Referring now to FIG. 9, the sealing arrangement of the present invention will be described with reference to a front shell connector 160 comprising an outer shell 164 having toothserrations 166 at its free end, similar to the serrations described above with reference to FIGS. 2 and 3. In this embodiment, gasket 120 is compressed between an annular outer edge 176 on the mating face of insert 162, and the mating surface of inner shoulder 124 of backshell 118. The pointed tips of serrations 166 may be allowed to contact the radially outer portion of gasket 120, but preferably will not penetrate the gasket, thereby permitting multiple operations of the gasket.
With reference to FIG. 10, the sealing arrangement of the present invention can accommodate a slightly different front shell connector 170 having an insert 172 axially recessed away from backshell 118 (as in FIG. 8). In this embodiment, gasket 120 is compressed between the serration 166 and the opposing wall 140 of recess 119. In this embodiment, serrations 166 must penetrate into gasket 120 to provide the required sealing. The radially inner portions of gasket 120 and the outer annular edge 176 of the mating face of insert 172 does not play an active role in the sealing engagement.

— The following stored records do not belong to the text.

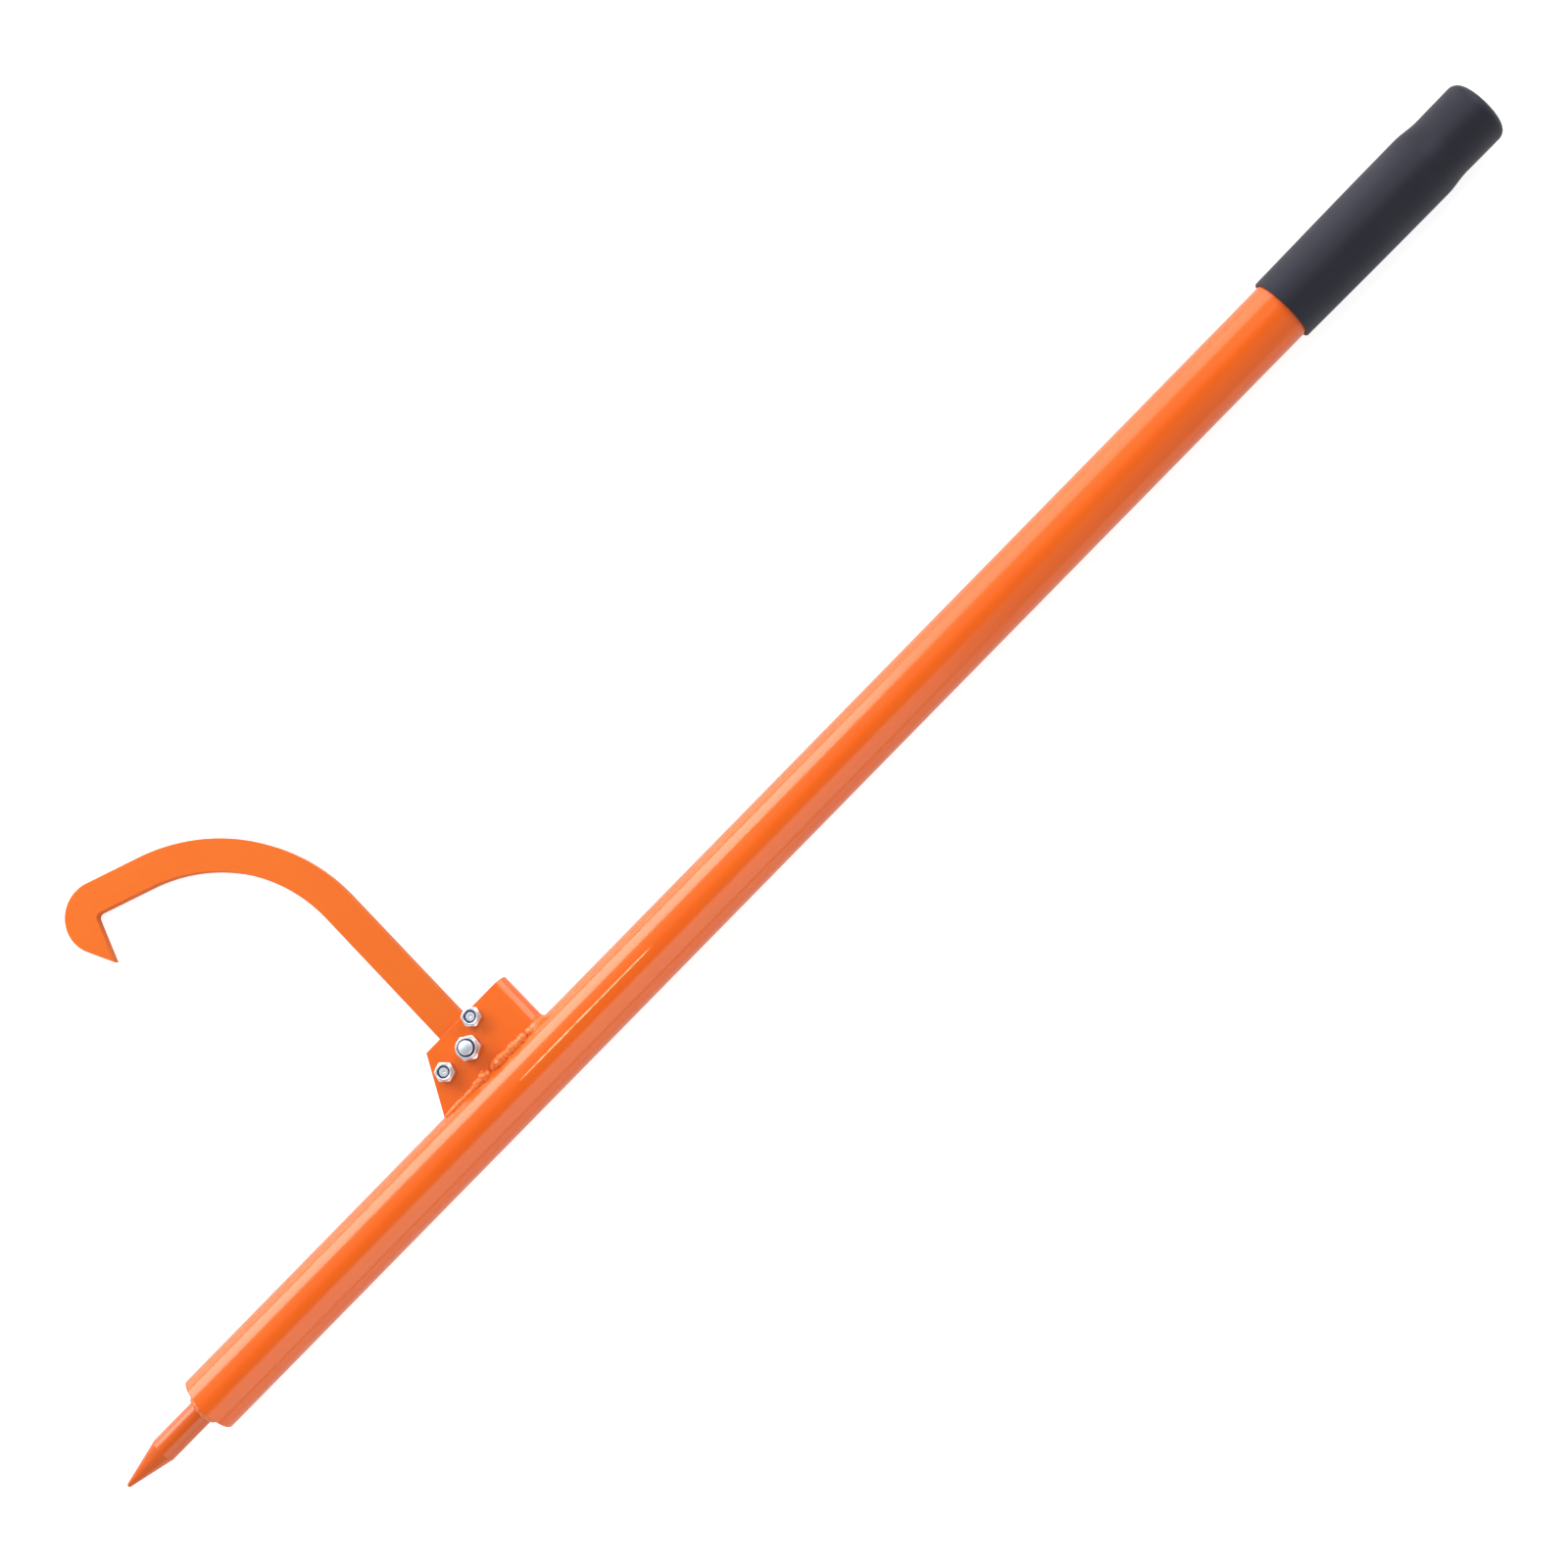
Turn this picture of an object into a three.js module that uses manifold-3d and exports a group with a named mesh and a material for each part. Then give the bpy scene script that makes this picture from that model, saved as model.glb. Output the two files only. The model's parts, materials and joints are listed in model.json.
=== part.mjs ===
// A peavey: a spiked steel handle with a swinging hook, for rolling and levering logs.
// Millimetres. In the tool's own frame X runs along the handle from the spike's tip to
// the butt, Y points to the hook's side and Z is square to the hook's plate. At the end
// the tool is laid on its side on the ground, Z up.

import * as THREE from 'three';
import { mergeVertices } from 'three/addons/utils/BufferGeometryUtils.js';
import Module from 'manifold-3d';

const wasm = await Module();
wasm.setup();

// Clearance between two pieces that touch, and how far a cutting solid overruns
const gap = 0.3;
const overrun = 4;

// Handle tube
const overallLength = 1250;
const tubeRadius = 21;
const tubeWall = 3;

// Spike: a pointed rod held in the tube's mouth by two discs
const spikeReach = 77;
const spikeRadius = 9;
const spikeTipRadius = 1.6;
const spikeConeLength = 34;
const spikeRootLength = 120;
const spikeRootChamfer = 1.5;
const discThickness = 8;
const frontDiscSetback = 2.5;
const rearDiscInset = 6;

// Rubber grip: its rubber's thickness over the tube at four stations along it
const gripLength = 179.5;
const gripEndWall = 6;
const gripMouthRubber = 2.4;
const gripSwellRubber = 3.3;
const gripNeckRubber = 1.7;
const gripEndRubber = 1.9;
const gripTaperLength = 126;
const gripStepLength = 18;
const gripCornerRadius = 6.5;

// Hook: a band of constant width cut from plate, with a sharp tooth turned back
const hookWidth = 22.5;
const hookThickness = 8;
const hookArmLength = 132.3;
const hookBendRadius = 120;
const hookBendSweep = THREE.MathUtils.degToRad(70);
const hookNoseReach = 40.3;
const notchRadius = 2.5;
const toothLength = 35;

// Pivot of the hook, and how far the hook swings from the upper stop to the lower one
const pivotFromTip = 365;
const pivotRise = 18.7;
const hookSwing = THREE.MathUtils.degToRad(45);
const upperStopRiseShare = 0.763;

// Bracket: a plate bent to a U whose closed back faces the grip
const plateThickness = 4;
const sideClearance = 0.5;
const bracketSlant = THREE.MathUtils.degToRad(27.6);
const bracketFrontMargin = 9.8;
const bracketTopMargin = 5.6;
const bracketBackMargin = 32;

// Weld beads along the bracket's foot
const beadRadius = 3.4;
const beadRippleShare = 0.1;
const beadRipplePitch = 4.5;
const beadStep = 1.2;

// Hex bolts with nylon-insert lock nuts. endStand is how far the bolt's end stands
// past its nut, and it is negative where the end is sunk.
const pivotFastener = {
  boltRadius: 5,
  acrossFlats: 17,
  headHeight: 6.4,
  nutHexHeight: 7.2,
  nutHeight: 10,
  collarRadius: 7.9,
  collarWall: 0.9,
  lipThickness: 0.8,
  lipClearance: 0.7,
  endStand: 1.4,
  endChamfer: 0.9,
  turn: THREE.MathUtils.degToRad(4),
};
const stopFastener = {
  boltRadius: 4,
  acrossFlats: 13,
  headHeight: 5.3,
  nutHexHeight: 5.6,
  nutHeight: 8,
  collarRadius: 6.1,
  collarWall: 0.7,
  lipThickness: 0.6,
  lipClearance: 0.6,
  endStand: -0.9,
  endChamfer: 0.7,
  turn: THREE.MathUtils.degToRad(16),
};

// Sides of a full turn
const wideSides = 40;
const narrowSides = 24;
const beadSides = 8;
const cornerSteps = 5;

// Places that follow from the sizes above
const tubeBore = tubeRadius - tubeWall;
const hookHalf = hookWidth / 2;
const slotHalf = hookThickness / 2 + sideClearance;
const bracketHalf = slotHalf + plateThickness;
const pivot = new THREE.Vector2(pivotFromTip, tubeRadius + pivotRise);
const stopOffset = hookHalf + stopFastener.boltRadius + gap;
const nutCorners = cornerRadius(pivotFastener) + cornerRadius(stopFastener);
const upperStop = new THREE.Vector2(pivot.x + stopOffset, pivot.y + upperStopRiseShare * nutCorners);
const lowerStop = new THREE.Vector2(pivot.x - stopOffset / Math.cos(hookSwing), pivot.y);
const bracketTop = upperStop.y + bracketTopMargin;
const bracketBack = upperStop.x + bracketBackMargin;
const bendCentre = bracketBack - bracketHalf;
const footHeight = Math.sqrt(tubeRadius ** 2 - bracketHalf ** 2);

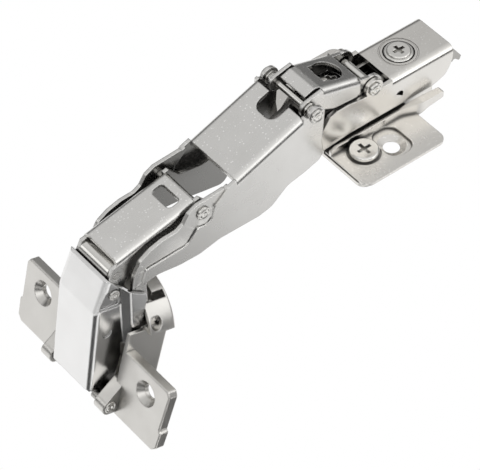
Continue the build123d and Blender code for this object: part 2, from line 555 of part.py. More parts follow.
def cover_shroud():
    """Rear half of the cover link's cheeks. It steps outwards and runs over the legs of the outer link."""
    side = outline(*near(TIP_PIVOT, (-0.6, 3.4, 0), (-3.1, 1.3, 1.5), (-8.8, -3.0, 0.9), (-8.5, -6.0, 3.0),
                         (-6.3, -14.9, 6.0), (-4.4, -22.3, 0.8), (-0.6, -19.4, 0)))
    step = TIP_PIVOT[0] - 1.6
    outside = outline((step + 20, COVER_HALF, 0), (step, COVER_HALF, 1.0), (step - 1.7, SHROUD_HALF, 1.0),
                      (step - 20, SHROUD_HALF, 0), (step - 20, 0, 0), (step + 20, 0, 0))
    inside = outline((step + 21, COVER_HALF - LINK_SHEET, 0), (step - 0.7, COVER_HALF - LINK_SHEET, 1.0),
                     (step - 2.4, SHROUD_HALF - LINK_SHEET, 1.0), (step - 21, SHROUD_HALF - LINK_SHEET, 0),
                     (step - 21, -1, 0), (step + 21, -1, 0))
    height = 60
    joggle = Pos(0, 0, TIP_PIVOT[1] - height / 2) * extrude(outside - inside, amount=height)
    near_side = slab(side, 0, SHROUD_HALF + 1) & joggle
    return near_side + mirror(near_side, Plane.XZ)


def tip_recess():
    """Two-step recess round the tip rivet in each cheek of the cover link."""
    depth = RECESS_STEP
    rim = outline(*near(TIP_PIVOT, (5.9, -3.1, 0.8), (2.3, 3.6, 2.5), (-1.7, 2.6, 0.8), (-1.7, -5.0, 1.0)))
    floor = offset(rim, -0.8) + disc(TIP_PIVOT, TIP_HEAD + RUNNING_GAP)
    return cheeks(rim, COVER_HALF - depth, COVER_HALF + 1) + cheeks(floor, COVER_HALF - 2 * depth, COVER_HALF)


# ================================================================ cup
def cup_plane():
    """Plane of the cup: x along t towards the free side of the door, z along its front normal n."""
    lean = radians(OPENING_ANGLE)
    return Plane(origin=(CUP_ORIGIN[0], 0, CUP_ORIGIN[1]), x_dir=(cos(lean), 0, -sin(lean)),
                 z_dir=(sin(lean), 0, cos(lean)))


def in_cup(pivot):
    """A pivot's (t, n) in the cup's frame."""
    lean = radians(OPENING_ANGLE)
    dx, dz = pivot[0] - CUP_ORIGIN[0], pivot[1] - CUP_ORIGIN[1]
    return (dx * cos(lean) - dz * sin(lean), dx * sin(lean) + dz * cos(lean))


def flange_plan():
    """Plan of the cup's flange with its two screw ears."""
    reach = FLANGE_REACH
    half = outline((FLANGE_TOP, 0, 0), (FLANGE_TOP, reach - 1.0, 0.8), (-5.2, reach, 0.9), (7.4, reach - 0.8, 1.0),
                   (8.0, reach, 0.5), (13.8, reach - 0.5, 1.2), (FLANGE_END, reach - 2.2, 1.0), (FLANGE_END, 0, 0))
    return half + mirror(half, Plane.XZ)


def hinge_cup():
    """Die-cast cup with its flange, side slots for the legs and two knuckles."""
    bottom = -FLANGE_SHEET - CUP_DEPTH
    flange = extrude(Pos(0, 0, -FLANGE_SHEET) * flange_plan(), amount=FLANGE_SHEET)
    flange = fillet(flange.edges().group_by(Axis.Z)[-1], FLANGE_ROUND)
    bowl_plan = Pos(CUP_CENTRE, 0) * Circle(CUP_RADIUS)
    bowl_plan &= Pos(CUP_CENTRE, 0) * Rectangle(3 * CUP_RADIUS, 2 * CHEEK_HALF) + \
        Pos(CUP_CENTRE - CUP_RADIUS, 0) * Rectangle(2 * 10.6, 4 * CUP_RADIUS)
    bowl = extrude(Pos(0, 0, bottom) * bowl_plan, amount=-bottom)
    bowl = fillet(bowl.edges().group_by(Axis.Z)[0], 0.8)
    body = flange + bowl
    pocket_plan = offset(bowl_plan, -CUP_WALL)
    body -= extrude(Pos(0, 0, bottom + CUP_FLOOR) * pocket_plan, amount=30)
    open_side = Pos(CUP_CENTRE - 30 - 6.9, 0, 15 - WALL_RIM) * Box(60, 60, 30)
    body -= open_side - Pos(FLANGE_TOP + 30, 0, 0) * Box(60, 80, 60)
    body -= Pos(CUP_CENTRE - CUP_RADIUS, 0, 15 - RIM_DROP) * Box(20, 2 * (LEG_HALF + 0.2), 30)
    across = Plane(origin=(0, 0, 0), x_dir=(1, 0, 0), z_dir=(0, -1, 0))
    link_path = make_face(Polyline((3.0, 1.0), (13.6, 1.0), (13.2, -0.5), (11.1, -5.0), (8.8, -8.6), (3.0, -8.8), close=True))
    for side in (-1, 1):
        slot_middle = side * (LEG_HALF - LINK_SHEET / 2 - 0.2)
        slot_half = LINK_SHEET / 2 + 0.4
        body -= Pos(CUP_CENTRE - CUP_RADIUS, slot_middle, 15 + bottom + CUP_FLOOR) * Box(20, 2 * slot_half, 30)
        body -= Pos(6.9, slot_middle, 15 - 8.4) * Box(6.0, 2 * slot_half, 30)
        body -= across_slab(across, link_path, side, INNER_HALF - LINK_SHEET - 0.15, INNER_HALF + 0.15)
    t_pin, n_pin = in_cup(KNUCKLE_PIVOT)
    knuckle = Pos(t_pin, n_pin) * Circle(KNUCKLE_RADIUS) + make_face(
        Polyline((t_pin - KNUCKLE_RADIUS, -1), (t_pin - KNUCKLE_RADIUS, n_pin), (t_pin + KNUCKLE_RADIUS, n_pin),
                 (t_pin + KNUCKLE_RADIUS, -1), close=True))
    gusset = make_face(Polyline((3.9, -0.5), (t_pin - 1.7, n_pin + 1.9), (t_pin, n_pin), (t_pin, -0.5), close=True))
    for side in (-1, 1):
        body += across_slab(across, knuckle, side, KNUCKLE_INNER, KNUCKLE_OUTER)
        body += across_slab(across, gusset, side, KNUCKLE_INNER, KNUCKLE_OUTER)
        place = Pos(0, side * SCREW_PITCH / 2, 0)
        body -= place * Cylinder(SCREW_HOLE / 2, 4 * FLANGE_SHEET)
        depth = (SCREW_SINK - SCREW_HOLE) / 2
        body -= place * Pos(0, 0, -depth / 2) * Cone(SCREW_HOLE / 2, SCREW_SINK / 2, depth)
    body -= Pos(7.6, 0, 0) * Box(12.4, 2 * (COVER_HALF + 0.25), 3.4)
    body = cup_plane() * body
    body -= pin(CUP_PIVOT, PIN_RADIUS, 20)
    body -= cheeks(disc(CUP_PIVOT, PIN_RADIUS + 0.4), CHEEK_HALF + 0.2, 20)
    body -= pin(KNUCKLE_PIVOT, PIN_RADIUS, 20)
    return body


def across_slab(plane, face, side, inner, outer):
    """Extrude a (t, n) outline across the cup, on one side."""
    low, high = (inner, outer) if side > 0 else (-outer, -inner)
    return Pos(0, high, 0) * extrude(plane * face, amount=high - low)


def cup_pin():
    """Pin that holds the legs of the outer link in the cup."""
    return pin(CUP_PIVOT, PIN_RADIUS, CHEEK_HALF + 0.15)


def knuckle_pins():
    """Two short pins of the cover link, one in each knuckle of the cup."""
    return cheeks(disc(KNUCKLE_PIVOT, PIN_RADIUS), INNER_HALF + SIDE_GAP, KNUCKLE_OUTER + 0.1)


def build_all():
    """All pieces by node name."""
    return {
        "base_plate": base_plate(),
        "adjusting_plate": adjusting_plate(),
        "height_cam_screw": height_cam(),
        "arm_carrier": arm_carrier(),
        "rear_axle": rear_axle(),
        "hinge_arm": hinge_arm(),
        "inner_arm": inner_arm(),
        "ear_rivet": ear_rivet(),
        "nose_pin": nose_pin(),
        "depth_screw": depth_screw(),
        "side_screw": side_screw(),
        "release_lever": release_lever(),
        "inner_link": inner_link(),
        "scissor_rivet": headed_pin(SCISSOR_PIVOT, PIN_RADIUS, LEG_HALF),
        "tip_rivet": headed_pin(TIP_PIVOT, PIN_RADIUS, COVER_HALF - 2 * RECESS_STEP, head_radius=TIP_HEAD),
        "tip_sleeve": tip_stay(),
        "outer_link": outer_link(),
        "link_rod": link_rod(),
        "rod_collars": rod_collars(),
        "control_link": control_link(),
        "cover_link": cover_link(),
        "hinge_cup": hinge_cup(),
        "cup_pin": cup_pin(),
        "knuckle_pins": knuckle_pins(),
    }


os.makedirs("parts", exist_ok=True)
for name, solid in build_all().items():
    export_step(solid, f"parts/{name}.step")
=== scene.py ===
"""Looks of the concealed cup hinge: plated finishes, trimmed links, rivet caps and the studio.

The CAD pieces keep their shapes and get their finishes. Three folded links are replaced by copies
with trimmed cheeks, and turned caps close the ends of the rivets. Floor, cards, surroundings, lamps
and camera make up the studio.
"""

import logging
import math
from dataclasses import dataclass, replace
from enum import Enum
import bmesh
import bpy
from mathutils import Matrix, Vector


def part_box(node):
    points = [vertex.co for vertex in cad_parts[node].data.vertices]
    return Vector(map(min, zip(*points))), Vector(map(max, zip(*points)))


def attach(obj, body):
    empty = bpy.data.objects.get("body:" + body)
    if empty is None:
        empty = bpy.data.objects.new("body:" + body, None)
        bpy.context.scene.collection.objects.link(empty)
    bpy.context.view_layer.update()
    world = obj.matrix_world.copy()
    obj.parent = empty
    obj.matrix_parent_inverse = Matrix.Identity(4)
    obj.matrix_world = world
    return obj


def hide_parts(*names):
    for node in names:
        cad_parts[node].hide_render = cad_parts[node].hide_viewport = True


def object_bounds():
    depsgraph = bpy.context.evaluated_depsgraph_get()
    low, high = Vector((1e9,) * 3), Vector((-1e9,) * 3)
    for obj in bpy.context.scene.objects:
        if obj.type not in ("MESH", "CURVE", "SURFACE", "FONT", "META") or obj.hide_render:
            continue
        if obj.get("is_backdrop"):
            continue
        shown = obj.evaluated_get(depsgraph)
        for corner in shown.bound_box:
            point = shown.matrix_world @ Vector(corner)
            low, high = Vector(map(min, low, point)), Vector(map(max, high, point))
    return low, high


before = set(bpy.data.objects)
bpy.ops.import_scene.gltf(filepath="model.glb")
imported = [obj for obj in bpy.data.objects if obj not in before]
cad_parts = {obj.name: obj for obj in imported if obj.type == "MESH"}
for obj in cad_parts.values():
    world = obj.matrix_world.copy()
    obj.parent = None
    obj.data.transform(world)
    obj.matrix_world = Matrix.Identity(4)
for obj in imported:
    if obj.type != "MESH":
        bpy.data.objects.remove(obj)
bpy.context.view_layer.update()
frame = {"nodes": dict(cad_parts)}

LOG = logging.getLogger("cup_hinge")
MM = 0.001
HINGE_MIDDLE = (0.04, 0.0, 0.0)

Colour = tuple[float, float, float]
Opaque = tuple[float, float, float, float]
Place = tuple[float, float, float]
Ramp = tuple[tuple[float, float], ...]
Socket = bpy.types.NodeSocket

WHITE: Opaque = (1.0, 1.0, 1.0, 1.0)
PLAIN_GLOW = 1.0


class Axis(Enum):
    """Axis of a vector."""

    X = "X"
    Y = "Y"
    Z = "Z"


class Layout(Enum):
    """Coordinates that a pattern is laid out on."""

    OWN = "Object"
    FACING = "Normal"
    SHARE = "Generated"


class Joining(Enum):
    """Way in which two values become one."""

    PRODUCT = "MULTIPLY"
    LARGER = "MAXIMUM"


def opaque(colour: Colour, level: float = 1.0) -> Opaque:
    """The colour at a brightness level, with full alpha."""
    return (*[channel * level for channel in colour], 1.0)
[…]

According to the present invention, the previously described conical gasket 100 may be employed in each of the arrangements of FIGS. 6-10, and will function identically to the flat gasket 120 owing to the unique arrangement of recess 119 and the inner protruding shoulder 124 of backshell 118. Thus, with a single sealing arrangement (provided with the backshell and gasket of the present invention), sealing engagement can be provided with a variety of front shell configurations having free ends with protruding and recessed inserts, with smooth walled or serrated outer shells, and with all permutations and combinations of these front shell connector characteristics, and does so in such manner that no thread engagement is lost because of the sealing method.